535154_10205569975184425_2010905883352162913_n

It was very cold, but at least it wasn’t snowing sideways like it had been in 2015.  We handed out race bibs and numbers for an hour-and-a-half and then got ready to go.

As much as I wanted to run the race, I had been dealing with a sore throat for two days that seemed to be sapping my energy and enthusiasm. But, I signed up and said I would work, so I figured I might as well go ahead and run. At 10 a.m. sharp, we were off. The first mile is a long, winding uphill. Even when I am in shape to run hills, this hill hurts. Conditions on the roads and trails were marginally better than last year. I seem to remember more snow and ice in 2015. Despite the frigid cold we have been having, the road was fairly clear and there were only spots of ice on the trails.

Since I was not feeling well, have had no real training and I have gained weight, I had no goals for this race other than “I hope I don’t embarrass myself too badly.” I felt pretty good going up the first long hill. At the top of the hill, we wound around some ups and downs over a combination of roads and trails. At mile 3, the foot warmers in my shoes felt like they were burning my feet. This is a case of ‘don’t try something in a race that you haven’t tried in training.’ I had to go with a new brand of foot warmers and they had me feeling like I was on fire. At least I wouldn’t get frostbite.

I enjoyed seeing lots of familiar faces along the course. I also liked seeing all of the various brew team shirts out there. It was fun seeing who was on what team. It also took my mind off of my side cramp and my hot feet. The last mile is a screaming downhill. I hammered as fast as I could without falling on my face. I had no idea what I ran in 2015, so I wasn’t sure if I would PR or not. I crossed the finish line in 50:51, which was good for first in the 45-49  female age group. I crossed the finish line, threw myself down on the ground and yanked off my shoes so I could get my foot warmers off. When they chill set in post-race, I shoved them down my shirt to keep my core warm.

AG Rescue Run

It was a pleasant surprise to win and AG award, but I felt badly because my husband ran faster than me but did not win anything. This is one of those rare times that it sucks to be a guy.
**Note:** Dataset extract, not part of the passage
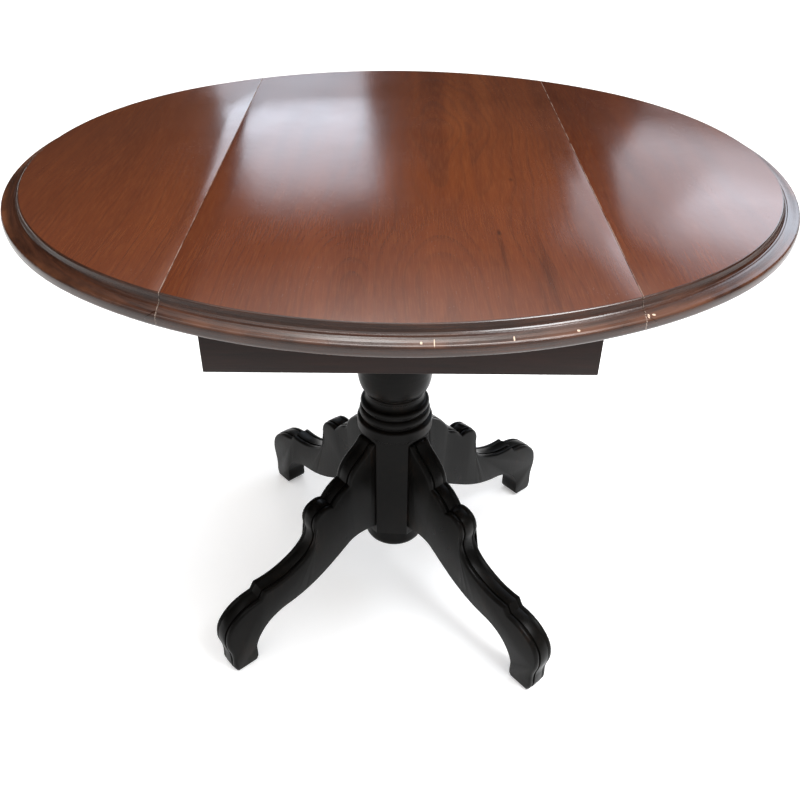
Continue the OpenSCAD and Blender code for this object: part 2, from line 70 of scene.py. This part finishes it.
# Height of the shoulder of the moulded edge, and the height above which its finish is chipped
SHOULDER_Z = TOP_Z - 0.0120
CHIPPED_Z = TOP_Z - 0.0165


# ---------------------------------------------------------------- node material helpers


class Look:
    """A node material under construction. Sockets are passed round as values or as links."""

    def __init__(self, name):
        self.material = bpy.data.materials.new(name)
        self.material.use_nodes = True
        self.tree = self.material.node_tree
        self.tree.nodes.clear()
        self.shader = self.tree.nodes.new("ShaderNodeBsdfPrincipled")
        out = self.tree.nodes.new("ShaderNodeOutputMaterial")
        self.tree.links.new(self.shader.outputs["BSDF"], out.inputs["Surface"])
        coords = self.tree.nodes.new("ShaderNodeTexCoord")
        split = self.tree.nodes.new("ShaderNodeSeparateXYZ")
        self.tree.links.new(coords.outputs["Object"], split.inputs[0])
        self.x, self.y, self.z = split.outputs

    def put(self, socket, value):
        if isinstance(value, bpy.types.NodeSocket):
            self.tree.links.new(value, socket)
        else:
            socket.default_value = value

    def math(self, operation, a, b=0.0):
        node = self.tree.nodes.new("ShaderNodeMath")
        node.operation = operation
        for socket, value in zip(node.inputs, (a, b)):
            self.put(socket, value)
        return node.outputs[0]

    def add(self, a, b):
        return self.math("ADD", a, b)

    def sub(self, a, b):
        return self.math("SUBTRACT", a, b)

    def mul(self, a, b):
        return self.math("MULTIPLY", a, b)

    def xyz(self, x, y, z):
        node = self.tree.nodes.new("ShaderNodeCombineXYZ")
        for socket, value in zip(node.inputs, (x, y, z)):
            self.put(socket, value)
        return node.outputs[0]

    def stretched(self, sx, sy, sz, shift=0.0):
        """The place on the object, scaled along each axis. The shift gives another part of a pattern."""
        return self.xyz(self.mul(self.x, sx), self.mul(self.y, sy), self.add(self.mul(self.z, sz), shift))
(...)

It was fun running with the Pikes Peak Brewery team.

pikespeakbrewer

And it was fun volunteering with my husband and seeing him briefly out on the course.

rescue run 2016I

As it turns out, I beat my time from last year by nearly two minutes. Conditions were better for running this year, but, still, two minutes in a 10k is a lot of time. So, I am happy with how the race went. I am feeling somewhat cautiously optimistic about the upcoming year of racing.

A couple of notes about the end of 2015.

I had the pleasure of working with some amazing people on the 2015 Pikes Peak Road Runners Fall Series.

A very special Thank You to Larry Miller, who served as Race Director for 26 years. Also, a huge thanks to Micky Simpson, who runs the accompanying kids’ series. Thank you to Bethany Garner, who was the club president, and my friend, for the last two years. Also, thank you to Thom Santa Maria, who does so much behind the scenes for the club that it is impossible to sum it all up in one sentence. Thank you to my husband, Stephen, and to my friends Tracey Anderson, Matt Hopper, Dennis Collard, Rick Hessek, Kees Guijt, and everyone who came out to help make the Fall Series 2015 a success. This is a great group of people who puts in an unbelievable number of hours behind the scenes to make these races successful. Essentially, for 9 weekends in the fall, these folks give up their time to bring a great event to area runners. It has been an honor to work as a team with them for the past couple of years and though the composition will be changing a bit for 2016, I look forward to working with them all again going forward.

Also, in November, my daughter, Riley, turned 18.

Riley's birthday

Stephen turned 50 and I surprised him with a birthday party.

Steve's surprise party

Finally, we celebrated Christmas.

steve and tonia Christmas

Xmas 2015

That pretty much wraps up 2015. It was an amazing year for many reasons. I had some incredible racing experiences. I remained cancer-free. I spent a lot of quality time with my family and my friends. I really cannot ask for anything more in life. Now, on to 2016!